We begin by ${J=\{2\}}$. This implies that we have an arrow ${\underline{\lambda}\rightarrow\underline{\lambda}}$ with ${\underline{\lambda}= \{\lambda_1,\lambda_2\}}$. Hence, we can find ${w_1, w_2}$ with ${\textrm{span}\{w_1,w_2\}=\textrm{span}\{v_{\lambda_1}, v_{\lambda_2}\}}$ and

$\displaystyle C(w_1) = v_{\lambda_1}+ C^*_{11} v_{\lambda_1^{-1}} + C^*_{12} v_{\lambda_2^{-1}},$

$\displaystyle C(w_2) = v_{\lambda_2}+ C^*_{21} v_{\lambda_1^{-1}} + C^*_{22} v_{\lambda_2^{-1}}.$

Since ${J=\{2\}}$, the arrows ${\underline{\lambda}\rightarrow\{\lambda_1^{-1}, \lambda_2\}}$, ${\underline{\lambda}\rightarrow\{\lambda_1, \lambda_2^{-1}\}}$, and ${\underline{\lambda}\rightarrow\{\lambda_1^{-1}, \lambda_2^{-1}\}}$ do not belong ${\Gamma_2(J)}$. Thus, ${C_{11}^*=C_{22}^*=0=C_{12}^*C_{21}^*}$. On the other hand, because ${C}$ is symplectic, ${\omega_1 C_{21}^* - \omega_2 C_{12}^* = 0}$ (with ${\omega_1,\omega_2\neq 0}$). It follows that ${C^*_{ij}=0}$ for all ${1\leq i,j\leq 2}$, that is, ${C}$ preserves the ${A}$-subspace spanned by ${v_{\lambda_1}}$ and ${v_{\lambda_2}}$, a contradiction with the fact that ${C}$ is ${1}$-twisting with respect to ${A}$.

Now we consider the case ${J=\{1\}}$ and we wish to show that ${\Gamma_2^*(C)}$. We claim that, in this situation, it suffices to construct arrows from the vertex ${v_*}$ to ${\widehat{R}_2}$ and vice-versa. Notice that the action of the Galois group can’t be used to revert arrows of ${\Gamma_2^*(C)}$ involving the vertex ${v_*}$, so that the two previous statements are “independent”. Assuming the claim holds, we can use the Galois action to see that once ${\Gamma_2^*(C)}$ contains some arrows from ${v_*}$ and some arrows to ${v_*}$, it contains all such arrows. In other words, if the claim is true, we have the following situation:

Thus, we have loops of length ${2}$ (in ${\widehat{R}_2}$), and also loops of length ${3}$ (based on ${v_*}$), so that ${\Gamma_2^*(C)}$ is mixing. In particular, our task is reduced to show the claim above.

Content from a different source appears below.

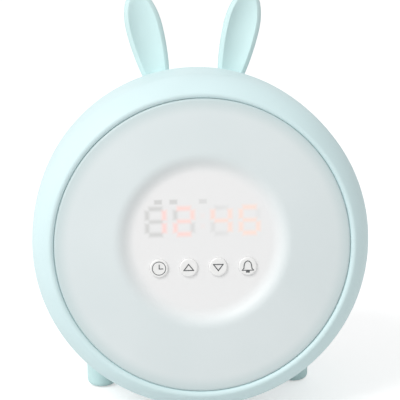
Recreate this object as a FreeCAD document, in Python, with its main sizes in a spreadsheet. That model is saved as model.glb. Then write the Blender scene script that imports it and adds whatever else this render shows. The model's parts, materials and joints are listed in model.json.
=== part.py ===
import FreeCAD, Part
import math
import os
import Sketcher
from FreeCAD import Vector

# A round bedside clock with a night light behind its frosted front panel.
# Lengths are in millimetres, +Z is up, and the origin lies on the table under the middle of the object.
# Most pieces are placed in the face frame: X to the right, Y (depth) into the body from the plane of
# the front rim, Z up along the front panel. The face frame leans back from the upright.

doc = FreeCAD.newDocument("RabbitEarClock")

# Driving dimensions
dimensions = {
    # Outer casing, turned about the face axis
    "lean": 6.0,
    "floor_gap": 0.9,
    "nose_radius": 1.8,
    "shoulder_radius": 7.5,
    "body_radius": 86.5,
    "widest_depth": 52.0,
    "body_depth": 108.0,
    "back_radius": 42.0,
    "back_corner": 27.0,
    "rim_inset": 12.5,
    "wall": 2.4,
    "lip_depth": 4.4,
    "seam_depth": 78.0,
    "seam_gap": 0.4,
    "tongue_length": 3.0,
    "tongue_wall": 1.2,
    "fit_gap": 0.1,
    "run_gap": 0.3,
    # Screws and bosses
    "case_boss_inset": 18.0,
    "case_boss_radius": 4.6,
    "case_boss_length": 26.0,
    "case_boss_reach": 5.0,
    "screw_radius": 1.4,
    "screw_head_radius": 2.6,
    "screw_head_height": 1.8,
    "pilot_gap": 0.05,
    "tip_gap": 0.2,
    "cut_over": 1.0,
    # Ears
    "ear_from_seam": 12.0,
    "ear_splay": 13.6,
    "ear_length": 45.5,
    "ear_widest": 25.0,
    "ear_width": 19.5,
    "ear_base_width": 14.6,
    "ear_thickness": 12.0,
    "ear_root": 6.0,
    "ear_rim": 2.6,
    "scoop_depth": 3.6,
    "scoop_bow": 4.8,
    "ear_peg_radius": 3.4,
    "ear_peg_length": 8.0,
    # Feet
    "foot_spread": 52.5,
    "rear_foot_spread": 26.0,
    "front_foot_back": 56.0,
    "rear_foot_back": 83.0,
    "foot_radius": 8.0,
    "foot_edge": 3.4,
    "foot_lift": 0.5,
    "pad_radius": 4.2,
    "pad_height": 1.2,
    "spigot_radius": 3.0,
    "spigot_height": 7.0,
    # Frosted front panel
    "panel_gap": 0.3,
    "panel_wall": 2.0,
    "panel_crown": 3.8,
    "panel_roll": 4.0,
    "panel_flange": 4.0,
    "flange_height": 2.2,
    "recess_rise": 3.0,
    "recess_floor_radius": 34.5,
    "recess_edge_radius": 42.5,
    "recess_depth": 4.5,
    "panel_screw_inset": 2.0,
    # Keys in the recess
    "key_pitch": 14.75,
    "key_drop": 10.2,
    "key_radius": 4.65,
    "key_proud": 1.0,
    "key_edge": 0.6,
    "key_flange": 1.1,
    "key_flange_height": 1.0,
    "key_travel": 0.8,
    "stem_radius": 1.9,
    # Display
    "display_rise": 13.0,
    "display_width": 60.0,
    "display_height": 20.0,
    "display_gap": 0.5,
    "frame_wall": 1.5,
    "board_thickness": 1.6,
    "face_board_depth": 10.5,
    "face_board_radius": 36.5,
    "face_post_circle": 32.6,
    "face_post_radius": 2.6,
    "switch_side": 6.0,
    "switch_height": 3.4,
    "plunger_height": 1.0,
    "plunger_radius": 1.7,
    # Lamp behind the panel
    "lamp_gap": 3.0,
    "lamp_width": 20.0,
    "lamp_depth": 16.0,
    "led_side": 5.0,
    "led_height": 1.6,
    "lamp_screw_inset": 3.5,
    "tray_wall": 2.0,
    "tray_inset": 3.0,
    "tray_hole_radius": 12.0,
    # Battery and its cradle
    "cell_radius": 9.2,
    "cell_length": 65.0,
    "cell_drop": 34.0,
    "cradle_wall": 2.0,
    "cradle_screw_inset": 9.0,
    "strap_width": 12.0,
    "strap_wall": 1.2,
    # Rear of the casing
    "speaker_rise": 17.0,
    "speaker_radius": 20.0,
    "speaker_height": 17.0,
    "speaker_rim": 3.0,
    "magnet_radius": 11.0,
    "magnet_height": 7.0,
    "basket_wall": 0.8,
    "speaker_post_radius": 2.4,
    "grille_hole_radius": 1.1,
    "grille_pitch": 4.2,
    "main_board_width": 72.0,
    "main_board_height": 30.0,
    "main_board_drop": 23.0,
    "main_board_stand": 9.0,
    "board_inset": 4.0,
    "main_post_radius": 3.0,
    "rear_key_spread": 19.0,
    "rear_key_drop": 20.0,
    "usb_drop": 31.0,
    "usb_width": 9.0,
    "usb_height": 3.3,
    "usb_inset": 1.0,
    "usb_wall": 0.4,
    "usb_mouth_depth": 6.0,
    "usb_tongue_inset": 1.1,
    "usb_tongue_height": 0.7,
    "wide_chip_side": 10.0,
    "narrow_chip_width": 6.0,
    "narrow_chip_height": 5.0,
    "chip_thickness": 1.6,
    "chip_spread": 9.0,
    # Leads
    "battery_lead_radius": 0.7,
    "fine_lead_radius": 0.6,
    "lead_pitch": 2.4,
    "battery_lead_place": 16.0,
    "battery_lead_shift": 6.0,
    "battery_lead_run": 16.0,
    "battery_lead_end": 40.0,
    "speaker_lead_place": 3.0,
    "speaker_lead_shift": 3.0,
    "speaker_lead_run": 14.0,
    "speaker_lead_drop": 12.0,
    "face_lead_shift": 4.0,
    "face_lead_drop": 6.0,
    "face_lead_run": 22.0,
    "face_lead_bend": 54.0,
    "face_lead_end": 16.0,
}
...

The fact that there are arrows from ${\widehat{R}_2}$ to ${v_*}$ follows from the same kind of arguments involving “minors” (i.e., selecting ${w_1, w_2}$ as above, etc.) and we will not repeat it here.

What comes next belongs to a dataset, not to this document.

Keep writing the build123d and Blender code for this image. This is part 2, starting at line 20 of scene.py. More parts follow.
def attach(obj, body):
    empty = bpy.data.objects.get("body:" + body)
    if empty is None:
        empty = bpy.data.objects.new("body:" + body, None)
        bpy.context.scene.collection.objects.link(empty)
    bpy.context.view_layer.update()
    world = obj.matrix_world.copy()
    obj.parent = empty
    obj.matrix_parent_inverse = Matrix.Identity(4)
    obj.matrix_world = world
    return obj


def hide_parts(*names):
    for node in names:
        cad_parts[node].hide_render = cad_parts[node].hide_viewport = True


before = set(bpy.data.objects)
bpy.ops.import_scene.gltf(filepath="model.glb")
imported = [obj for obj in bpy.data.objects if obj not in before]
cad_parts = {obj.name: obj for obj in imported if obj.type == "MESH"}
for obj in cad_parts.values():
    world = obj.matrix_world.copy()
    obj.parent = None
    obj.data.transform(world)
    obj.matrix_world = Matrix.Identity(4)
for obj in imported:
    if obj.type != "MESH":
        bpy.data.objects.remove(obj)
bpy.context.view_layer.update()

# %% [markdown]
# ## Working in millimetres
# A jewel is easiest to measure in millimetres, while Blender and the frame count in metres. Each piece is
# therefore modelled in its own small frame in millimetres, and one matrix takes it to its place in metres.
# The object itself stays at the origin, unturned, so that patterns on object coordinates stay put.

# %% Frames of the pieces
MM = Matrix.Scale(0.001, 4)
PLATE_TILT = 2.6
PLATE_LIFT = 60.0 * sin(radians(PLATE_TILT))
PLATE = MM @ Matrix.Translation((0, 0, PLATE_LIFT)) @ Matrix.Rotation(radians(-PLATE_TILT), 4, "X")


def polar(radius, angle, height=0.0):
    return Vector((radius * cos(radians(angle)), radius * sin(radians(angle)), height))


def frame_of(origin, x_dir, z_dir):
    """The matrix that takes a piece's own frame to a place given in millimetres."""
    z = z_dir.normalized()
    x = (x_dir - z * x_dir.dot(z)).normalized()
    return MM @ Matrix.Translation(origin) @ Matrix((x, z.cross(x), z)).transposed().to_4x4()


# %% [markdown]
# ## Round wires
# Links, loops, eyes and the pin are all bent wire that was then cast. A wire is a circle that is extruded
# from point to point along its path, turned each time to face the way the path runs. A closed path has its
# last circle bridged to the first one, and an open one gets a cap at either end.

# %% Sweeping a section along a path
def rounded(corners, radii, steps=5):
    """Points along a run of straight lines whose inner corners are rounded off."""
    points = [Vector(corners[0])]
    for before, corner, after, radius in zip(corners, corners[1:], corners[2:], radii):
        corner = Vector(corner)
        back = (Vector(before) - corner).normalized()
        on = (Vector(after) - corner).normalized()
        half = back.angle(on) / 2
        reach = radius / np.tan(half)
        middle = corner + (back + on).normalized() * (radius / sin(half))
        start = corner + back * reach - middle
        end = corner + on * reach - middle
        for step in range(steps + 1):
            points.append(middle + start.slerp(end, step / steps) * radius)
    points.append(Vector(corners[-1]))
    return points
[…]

Instead, we will focus on showing that there are arrows from ${v_*}$ to ${\widehat{R}_2}$. The proof is by contradiction: otherwise, one has ${\wedge^2C(v_*)\in\mathbb{R}v_*}$. Then, we invoke the following elementary lemma (whose proof is a straightforward computation):

Lemma 6 Let ${H\subset\mathbb{R}^4}$ be a symplectic ${2}$-plane. Given ${e, f}$ a basis of ${H}$ with ${\{e,f\}=1}$, we define

$\displaystyle i(H):=e\wedge f$

The bi-vector ${i(H)}$ is independent of the choice of ${e, f}$ as above. Denote by ${H^\perp}$ the symplectic orthogonal of ${H}$ and put

$\displaystyle v(H):=i(H)-i(H^\perp)\in K$

Then, ${v(H)}$ is collinear to ${v(H')}$ if and only if ${H'=H}$ or ${H'=H^\perp}$.

Since ${v_*:=i(\textrm{span}(v_{\lambda_1}, v_{\lambda_1^{-1}}))}$, from this lemma we obtain that ${\wedge^2C(v_*)\in\mathbb{R}v_*}$ implies ${C(\textrm{span}(v_{\lambda_1}, v_{\lambda_1^{-1}})) = \textrm{span}(v_{\lambda_1}, v_{\lambda_1^{-1}})}$ or ${\textrm{span}(v_{\lambda_2}, v_{\lambda_2^{-1}})}$, a contradiction with the fact that ${C}$ is ${1}$-twisting with respect to ${A}$.